| SET PROBLEM |
Repeat every line below exactly as it reads.

| AVAILABLE DATA |
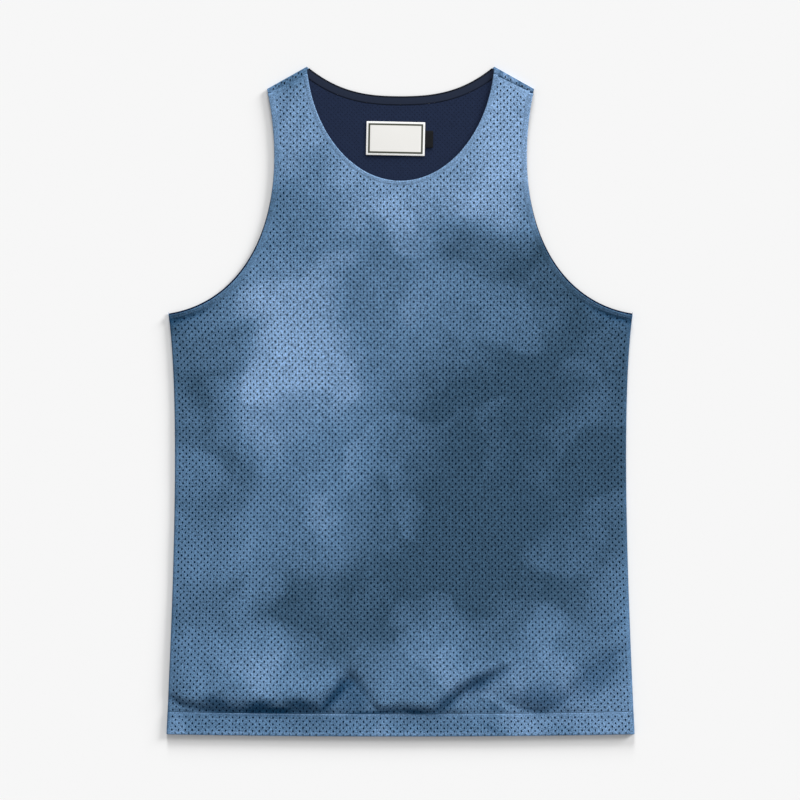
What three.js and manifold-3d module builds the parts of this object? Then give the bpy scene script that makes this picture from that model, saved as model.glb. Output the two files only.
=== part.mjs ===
// A sleeveless basketball jersey of double knit mesh, laid flat on its back.
//
// The light outer cloth and the dark lining are cut to one pattern, so the stack from the surface up is:
// back panel, back lining, front lining, front panel. The outer cloth turns down at the side seams,
// wraps forward over the shoulders, and is turned up into a deep hem. Narrow turned bands finish the neck
// and the armholes. A tape, a sewn label and a small tab lie on the inside of the back at the neck.
//
// Millimetres, +Z up. The origin lies on the surface, under the middle of the garment. X runs across it,
// and Y runs from the hem to the shoulders.

import * as THREE from 'three';
import { mergeVertices } from 'three/addons/utils/BufferGeometryUtils.js';
import Module from 'manifold-3d';

const wasm = await Module();
wasm.setup();

// Driving dimensions of the pattern
const LENGTH = 750;
const CHEST_HALF = 260;
const HEM_HALF = 262;
const NECK_HALF = 105;
const SHOULDER_HALF = 149.5;
const SHOULDER_DROP = 25;
const FRONT_NECK_DROP = 128;
const BACK_NECK_DROP = 33.5;
const ARMHOLE_DROP = 276.5;

// Hem, bands and seams
const HEM_HEIGHT = 25;
const HEM_SAG = 2.5;
const NECK_BAND = 6;
const ARMHOLE_BAND = 7.5;
const TAPE_WIDTH = 9.7;
const TAPE_SHOULDER_INSET = 3;
const SEAM_AT_NECK = 8;
const SEAM_AT_ARMHOLE = 5;
const BACK_FLAP = 6;
const SIDE_TURN = 4;
const LINING_PEEK = 0.4;
const LINING_SHOULDER_INSET = 2.4;
const LINING_HEM_INSET = 3;

// Cloth walls and the gaps between them
const CLOTH = 1;
const GAP = 0.3;
const BAND_RISE = 0.4;
const HEM_ROUND = 0.6;
const LAYER = CLOTH + GAP;

// Sewn label and side tab
const LABEL = { x: -5.3, y: 295, width: 66.3, height: 39.5, tilt: -0.014 };
const TAB = { width: 9, height: 19 };

// Shape of the pattern's curves. Each has a handle where it leaves its first end and one where it arrives
// at its last end, both measured from that end.
const HANDLES = {
  frontNeck: { leave: [-6, -75], arrive: [52, 0] },
  backNeck: { leave: [-36, -30], arrive: [35, 0] },
  armhole: { leave: [-27.5, -131], arrive: [-94, 14.5] },
  sideSeam: { leave: [-15, -110], arrive: [-5, 109] },
};

// Folds of the front above the hem. Each row is a point of a trough, with the height of the cloth that
// swells up above it.
const FOLD_CHAINS = [
  [
    { x: -262, y: -332, rise: 3 },
    { x: -212, y: -340, rise: 5 },
    { x: -174, y: -347, rise: 6.5 },
    { x: -120, y: -349, rise: 7.5 },
    { x: -88, y: -346, rise: 7 },
    { x: -73, y: -328, rise: 6 },
    { x: -59, y: -309, rise: 4.5 },
    { x: -45, y: -326, rise: 6 },
    { x: -32, y: -345, rise: 7 },
    { x: 5, y: -348, rise: 7.5 },
    { x: 41, y: -345, rise: 7 },
    { x: 62, y: -328, rise: 6 },
    { x: 93, y: -305, rise: 4.5 },
    { x: 124, y: -291, rise: 1 },
  ],
  [
    { x: 108, y: -318, rise: 0.5 },
    { x: 120, y: -336, rise: 3 },
    { x: 135, y: -346, rise: 4.5 },
    { x: 157, y: -348, rise: 5 },
    { x: 178, y: -343, rise: 4.5 },
    { x: 195, y: -328, rise: 4 },
    { x: 221, y: -294, rise: 3 },
    { x: 259, y: -272, rise: 2 },
  ],
];
const FOLD_ZONE = 80;
const FOLD_STEEP = 6;
const FOLD_REACH = 60;
const LIP_SHARE = 0.4;
const LIP_STEEP = 5;
const LIP_REACH = 18;

// Where the relief dies away: over a short way above the hem seam, near the sides and towards the chest.
const SEAM_PINCH = 7;
const SIDE_CALM = 16;
const SIDE_SHARE = 0.25;
const CHEST_CALM = 40;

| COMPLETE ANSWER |
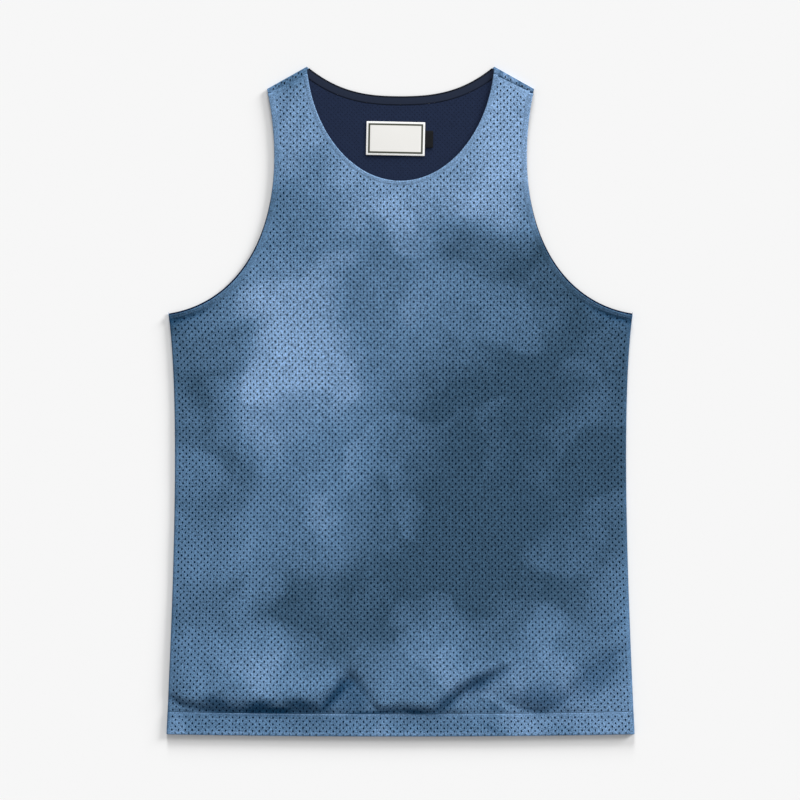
What three.js and manifold-3d module builds the parts of this object? Then give the bpy scene script that makes this picture from that model, saved as model.glb. Output the two files only.
=== part.mjs ===
// A sleeveless basketball jersey of double knit mesh, laid flat on its back.
//
// The light outer cloth and the dark lining are cut to one pattern, so the stack from the surface up is:
// back panel, back lining, front lining, front panel. The outer cloth turns down at the side seams,
// wraps forward over the shoulders, and is turned up into a deep hem. Narrow turned bands finish the neck
// and the armholes. A tape, a sewn label and a small tab lie on the inside of the back at the neck.
//
// Millimetres, +Z up. The origin lies on the surface, under the middle of the garment. X runs across it,
// and Y runs from the hem to the shoulders.

import * as THREE from 'three';
import { mergeVertices } from 'three/addons/utils/BufferGeometryUtils.js';
import Module from 'manifold-3d';

const wasm = await Module();
wasm.setup();

// Driving dimensions of the pattern
const LENGTH = 750;
const CHEST_HALF = 260;
const HEM_HALF = 262;
const NECK_HALF = 105;
const SHOULDER_HALF = 149.5;
const SHOULDER_DROP = 25;
const FRONT_NECK_DROP = 128;
const BACK_NECK_DROP = 33.5;
const ARMHOLE_DROP = 276.5;

// Hem, bands and seams
const HEM_HEIGHT = 25;
const HEM_SAG = 2.5;
const NECK_BAND = 6;
const ARMHOLE_BAND = 7.5;
const TAPE_WIDTH = 9.7;
const TAPE_SHOULDER_INSET = 3;
const SEAM_AT_NECK = 8;
const SEAM_AT_ARMHOLE = 5;
const BACK_FLAP = 6;
const SIDE_TURN = 4;
const LINING_PEEK = 0.4;
const LINING_SHOULDER_INSET = 2.4;
const LINING_HEM_INSET = 3;

// Cloth walls and the gaps between them
const CLOTH = 1;
const GAP = 0.3;
const BAND_RISE = 0.4;
const HEM_ROUND = 0.6;
const LAYER = CLOTH + GAP;

// Sewn label and side tab
const LABEL = { x: -5.3, y: 295, width: 66.3, height: 39.5, tilt: -0.014 };
const TAB = { width: 9, height: 19 };

// Shape of the pattern's curves. Each has a handle where it leaves its first end and one where it arrives
// at its last end, both measured from that end.
const HANDLES = {
  frontNeck: { leave: [-6, -75], arrive: [52, 0] },
  backNeck: { leave: [-36, -30], arrive: [35, 0] },
  armhole: { leave: [-27.5, -131], arrive: [-94, 14.5] },
  sideSeam: { leave: [-15, -110], arrive: [-5, 109] },
};

// Folds of the front above the hem. Each row is a point of a trough, with the height of the cloth that
// swells up above it.
const FOLD_CHAINS = [
  [
    { x: -262, y: -332, rise: 3 },
    { x: -212, y: -340, rise: 5 },
    { x: -174, y: -347, rise: 6.5 },
    { x: -120, y: -349, rise: 7.5 },
    { x: -88, y: -346, rise: 7 },
    { x: -73, y: -328, rise: 6 },
    { x: -59, y: -309, rise: 4.5 },
    { x: -45, y: -326, rise: 6 },
    { x: -32, y: -345, rise: 7 },
    { x: 5, y: -348, rise: 7.5 },
    { x: 41, y: -345, rise: 7 },
    { x: 62, y: -328, rise: 6 },
    { x: 93, y: -305, rise: 4.5 },
    { x: 124, y: -291, rise: 1 },
  ],
  [
    { x: 108, y: -318, rise: 0.5 },
    { x: 120, y: -336, rise: 3 },
    { x: 135, y: -346, rise: 4.5 },
    { x: 157, y: -348, rise: 5 },
    { x: 178, y: -343, rise: 4.5 },
    { x: 195, y: -328, rise: 4 },
    { x: 221, y: -294, rise: 3 },
    { x: 259, y: -272, rise: 2 },
  ],
];
const FOLD_ZONE = 80;
const FOLD_STEEP = 6;
const FOLD_REACH = 60;
const LIP_SHARE = 0.4;
const LIP_STEEP = 5;
const LIP_REACH = 18;

// Where the relief dies away: over a short way above the hem seam, near the sides and towards the chest.
const SEAM_PINCH = 7;
const SIDE_CALM = 16;
const SIDE_SHARE = 0.25;
const CHEST_CALM = 40;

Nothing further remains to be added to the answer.